TASK INSTRUCTIONS
What is needed is the run of lines from the one containing "holes = [disc(p, HOLE_WIDTH, HOLE_SIDES)" through the one containing "obj.parent = None", echoed exactly, with both ends kept and nothing added.

- - - -

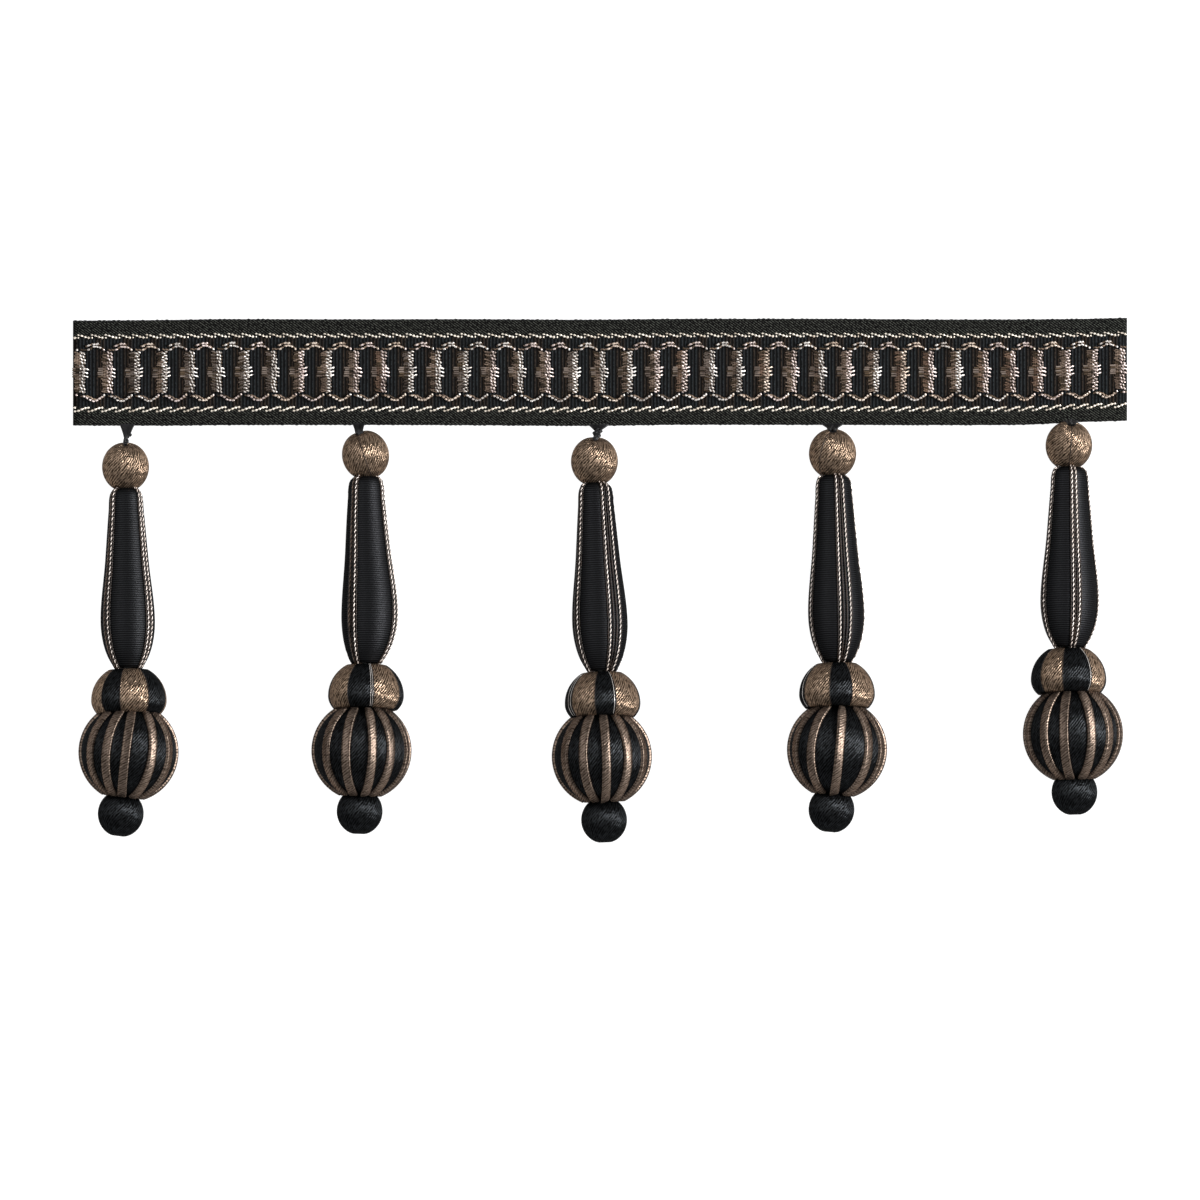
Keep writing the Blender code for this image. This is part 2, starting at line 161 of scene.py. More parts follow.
def feed(tree, node, inputs):
    """Sets each input to a value, or links it to a socket, or to the first live output of a node."""
    for socket, value in inputs.items():
        if isinstance(value, bpy.types.Node):
            value = next(output for output in value.outputs if output.enabled)
        if isinstance(value, bpy.types.NodeSocket):
            tree.links.new(value, node.inputs[socket])
        else:
            node.inputs[socket].default_value = value
    return node


def add_node(tree, kind, inputs, **settings):
    """A node with its settings and its inputs."""
    node = tree.nodes.new("ShaderNode" + kind)
    for setting, value in settings.items():
        setattr(node, setting, value)
    return feed(tree, node, inputs)


def new_finish(name, **constants):
    """A material, its node tree and its Principled shader, with plain numbers set on the shader's sockets."""
    material = bpy.data.materials.new(name)
    material.use_nodes = True
    tree = material.node_tree
    shader = tree.nodes["Principled BSDF"]
    for socket, value in constants.items():
        feed(tree, shader, {socket.replace("_", " "): linear(value) if isinstance(value, str) else value})
    print("finish:", name)
    return material, tree, shader


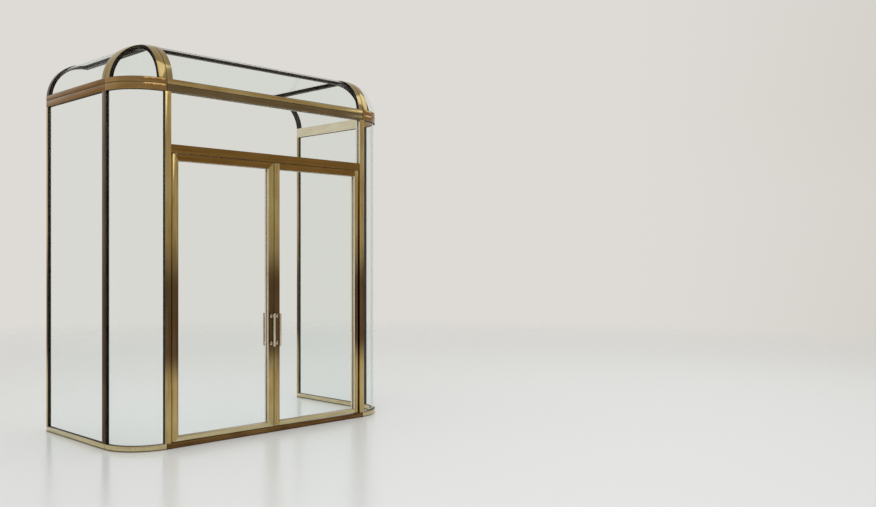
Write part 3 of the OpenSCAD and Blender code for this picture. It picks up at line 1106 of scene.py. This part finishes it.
def join_loops(strips: Sequence[Sequence[Spot]], ease: float) -> Path:
    """Joins the sides of a pane's edge into one loop with eased corners.

    Args:
        strips: The sides in order.
        ease: Distance that each side stops short of its corners.

    Returns:
        The closed path.
    """
    spots: list[Spot] = []
    for strip in strips:
        places = [place for place, _ in strip]
        first = places[0] + (places[1] - places[0]).normalized() * ease
        last = places[-1] + (places[-2] - places[-1]).normalized() * ease
        spots += zip([first, *places[1:-1], last], [out for _, out in strip])
    return Path(spots)


class PathTree:
    """A Geometry Nodes tree that grows small parts along a path, with an input for each size."""

    kinds: ClassVar[dict[str, str]] = {"Seed": "NodeSocketInt", "Material": "NodeSocketMaterial"}

    def __init__(self, name: str, *sizes: str) -> None:
        """Starts the tree.

        Args:
            name: The tree's name.
            sizes: Names of its inputs, besides the path and the material.
        """
        self.tree = bpy.data.node_groups.new(name, "GeometryNodeTree")
        face = self.tree.interface
        for way in ("INPUT", "OUTPUT"):
            face.new_socket("Geometry", in_out=way, socket_type="NodeSocketGeometry")
        self.identifiers = {label: face.new_socket(
            label, in_out="INPUT", socket_type=self.kinds.get(label, "NodeSocketFloat")).identifier
            for label in (*sizes, "Material")}
        self.given = add_node(self.tree, "NodeGroupInput").outputs
        self.out = add_node(self.tree, "GeometryNodeInputNamedAttribute", {"Name": "outward"},
                            data_type="FLOAT_VECTOR")

    def sweep(self, curve: Node, section: Node) -> Node:
        """Adds a bar of a section along a curve, level with the surface.

        Args:
            curve: The node of the curve.
            section: The node of the section.

        Returns:
            The bar.
        """
        turned = add_node(self.tree, "GeometryNodeSetCurveNormal",
                          {"Curve": curve, "Normal": self.out}, mode="FREE")
        return add_node(self.tree, "GeometryNodeCurveToMesh",
                        {"Curve": turned, "Profile Curve": section, "Fill Caps": True})

    def plant(self, points: Node | NodeSocket, part: Node, aim: Node) -> Node:
        """Adds a part at each point, turned to an aim.

        Args:
            points: Where the parts stand.
            part: The node of the part, which looks along Z.
            aim: The node of the direction that it is turned to.

        Returns:
            The parts.
        """
        turn = add_node(self.tree, "FunctionNodeAlignRotationToVector", {"Vector": aim}, axis="Z")
        return add_node(self.tree, "GeometryNodeInstanceOnPoints",
                        {"Points": points, "Instance": part, "Rotation": turn})

    def close(self, grown: Node) -> "PathTree":
        """Ends the tree with real geometry in the material that is asked for.

        Args:
            grown: The node that holds all its parts.

        Returns:
            The finished tree.
        """
        real = add_node(self.tree, "GeometryNodeRealizeInstances", {"Geometry": grown})
        painted = add_node(self.tree, "GeometryNodeSetMaterial",
                           {"Geometry": real, "Material": self.given["Material"]})
        add_node(self.tree, "NodeGroupOutput", {"Geometry": painted})
        return self

    def grow(self, path: Path, name: str, values: dict[str, Any]) -> Object:
        """Grows a piece along a path and makes it a plain mesh.

        Args:
            path: The line to follow.
            name: The piece's name.
            values: A value for each input by name.

        Returns:
            The new piece.
        """
        piece = path.object(name)
        modifier = piece.modifiers.new(self.tree.name, "NODES")
        modifier.node_group = self.tree
        for label, value in values.items():
            modifier[self.identifiers[label]] = value
        return bake(piece)


def seam_tree(name: str, sides: Sequence[int]) -> PathTree:
    """Builds a tree that sweeps a small rectangular section along a path, at its sides.

    Args:
        name: The tree's name.
        sides: For each strip, 1 outside the path, -1 inside or 0 on it.

    Returns:
        The tree.
    """
    seam = PathTree(name, "Offset", "Depth", "Thickness")
    tree, given = seam.tree, seam.given
    section = add_node(tree, "GeometryNodeCurvePrimitiveQuadrilateral",
                       {"Width": given["Depth"], "Height": given["Thickness"]})
    joined = add_node(tree, "GeometryNodeJoinGeometry")
    for side in sides:
        amount = add_node(tree, "ShaderNodeMath", {0: given["Offset"], 1: float(side)},
                          operation="MULTIPLY")
        shift = add_node(tree, "ShaderNodeVectorMath", {0: seam.out, "Scale": amount},
                         operation="SCALE")
        moved = add_node(tree, "GeometryNodeSetPosition",
                         {"Geometry": given["Geometry"], "Offset": shift})
        curve = add_node(tree, "GeometryNodeMeshToCurve", {"Mesh": moved})
        tree.links.new(seam.sweep(curve, section).outputs[0], joined.inputs[0])
    return seam.close(joined)


class Bead(Enum):
    """Sections of the seals, as (depth, thickness)."""

    LINING = (12 * MM, 1.6 * MM)
    NARROW = (5 * MM, 3 * MM)
    ROOF = (4 * MM, 3 * MM)
    FILLER = (2 * MM, 5 * MM)

    @property
    def half(self) -> float:
        """Half its thickness, by which its middle lies inside the opening."""
        return self.value[1] / 2


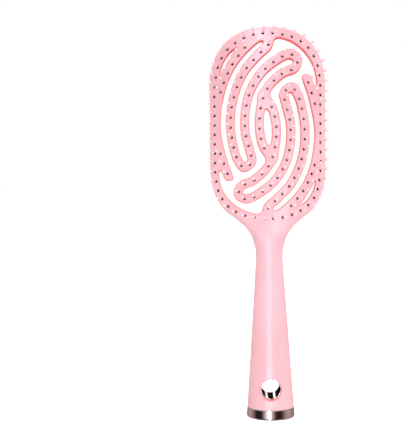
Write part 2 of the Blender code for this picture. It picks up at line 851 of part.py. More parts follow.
def make_liner(material):
    """Metal tube that lines the hanging hole."""
    reach = oval_depth(HOLE_LEVEL) - LINER_RECESS
    inner = LINER_BORE / 2
    outer = inner + LINER_WALL
    profile = (
        (inner, -reach + LINER_LIP), (inner + LINER_LIP, -reach), (outer, -reach),
        (outer, reach), (inner + LINER_LIP, reach), (inner, reach - LINER_LIP),
    )
    return loft(hole_rings(profile), ring_like=True).finish("hanging_hole_liner", material)


def make_cap(material):
    """Cup on the bottom of the handle, with a hollow plug inside it."""
    top = CAP_HEIGHT
    plug_top = CAP_HEIGHT + GAP + PLUG_HEIGHT
    plug = HANDLE_WALL + GAP
    core = plug + PLUG_WALL
    halfway = CAP_EDGE * (1 - math.sqrt(0.5))
    rings = [
        section(0.0, CAP_EDGE, 0.0), section(0.0, halfway, halfway), section(CAP_EDGE, 0.0),
        section(top, 0.0), section(top, plug), section(top, plug, plug_top),
        section(top, core, plug_top), section(top, core, CAP_FLOOR),
    ]
    return loft(rings).finish("end_cap", material)


def main():
    for obj in list(bpy.data.objects):
        bpy.data.objects.remove(obj, do_unlink=True)
    pink = make_material("pink_plastic", (0.93, 0.62, 0.66), 0.35)
    nylon = make_material("nylon", (0.86, 0.83, 0.83), 0.4)
    chrome = make_material("chrome", (0.82, 0.8, 0.8), 0.12, 1.0)
    slots, cavity = plan()
    holes = [disc(p, HOLE_WIDTH, HOLE_SIDES) for p in pin_places()]
    rim_depth = SKIN + GAP + STRIP_THICKNESS
    inset = HANDLE_WALL + TONGUE_GAP
    make_head_shell(
        "head_front", slots, near=front, far=behind_front(rim_depth),
        step_near=lambda x, z: front(x, z, inset), step_far=None, material=pink,
        cavity=cavity, floor=behind_front(SKIN), holes=holes,
    )
    make_head_shell(
        "head_back", slots, near=behind_front(rim_depth + GAP), far=back,
        step_near=None, step_far=lambda x, z: back(x, z, inset), material=pink,
    )
    for name, path, places in pin_rows():
        make_pin_strip(name, path, places, nylon)
    make_handle(pink)
    make_liner(chrome)
    make_cap(chrome)


main()
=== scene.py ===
"""Looks of the vented hairbrush: finer shells, pins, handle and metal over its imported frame.

Sizes are in millimetres and the meshes are made in metres. x runs across the brush, z up the handle
and y from the pins (front, low) to the back, as in the frame.
"""

import math

import bmesh
import bpy
import numpy as np
from mathutils import Matrix, Vector
from mathutils.geometry import delaunay_2d_cdt

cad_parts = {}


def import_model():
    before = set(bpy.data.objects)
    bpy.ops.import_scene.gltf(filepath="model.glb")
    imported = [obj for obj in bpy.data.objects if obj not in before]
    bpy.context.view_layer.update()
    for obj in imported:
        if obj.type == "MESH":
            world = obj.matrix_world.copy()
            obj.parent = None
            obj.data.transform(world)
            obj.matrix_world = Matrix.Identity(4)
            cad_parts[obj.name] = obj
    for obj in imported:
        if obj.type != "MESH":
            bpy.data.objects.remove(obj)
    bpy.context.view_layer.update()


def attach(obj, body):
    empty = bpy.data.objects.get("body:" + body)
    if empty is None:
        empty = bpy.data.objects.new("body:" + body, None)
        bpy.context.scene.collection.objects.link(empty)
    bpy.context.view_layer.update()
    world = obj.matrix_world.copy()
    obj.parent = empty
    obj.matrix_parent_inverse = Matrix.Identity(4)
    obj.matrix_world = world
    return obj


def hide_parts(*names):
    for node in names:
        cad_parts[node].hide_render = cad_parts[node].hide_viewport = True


MM = 0.001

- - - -

RESULT OF THE EXERCISE
    holes = [disc(p, HOLE_WIDTH, HOLE_SIDES) for p in pin_places()]
    rim_depth = SKIN + GAP + STRIP_THICKNESS
    inset = HANDLE_WALL + TONGUE_GAP
    make_head_shell(
        "head_front", slots, near=front, far=behind_front(rim_depth),
        step_near=lambda x, z: front(x, z, inset), step_far=None, material=pink,
        cavity=cavity, floor=behind_front(SKIN), holes=holes,
    )
    make_head_shell(
        "head_back", slots, near=behind_front(rim_depth + GAP), far=back,
        step_near=None, step_far=lambda x, z: back(x, z, inset), material=pink,
    )
    for name, path, places in pin_rows():
        make_pin_strip(name, path, places, nylon)
    make_handle(pink)
    make_liner(chrome)
    make_cap(chrome)


main()
=== scene.py ===
"""Looks of the vented hairbrush: finer shells, pins, handle and metal over its imported frame.

Sizes are in millimetres and the meshes are made in metres. x runs across the brush, z up the handle
and y from the pins (front, low) to the back, as in the frame.
"""

import math

import bmesh
import bpy
import numpy as np
from mathutils import Matrix, Vector
from mathutils.geometry import delaunay_2d_cdt

cad_parts = {}


def import_model():
    before = set(bpy.data.objects)
    bpy.ops.import_scene.gltf(filepath="model.glb")
    imported = [obj for obj in bpy.data.objects if obj not in before]
    bpy.context.view_layer.update()
    for obj in imported:
        if obj.type == "MESH":
            world = obj.matrix_world.copy()
            obj.parent = None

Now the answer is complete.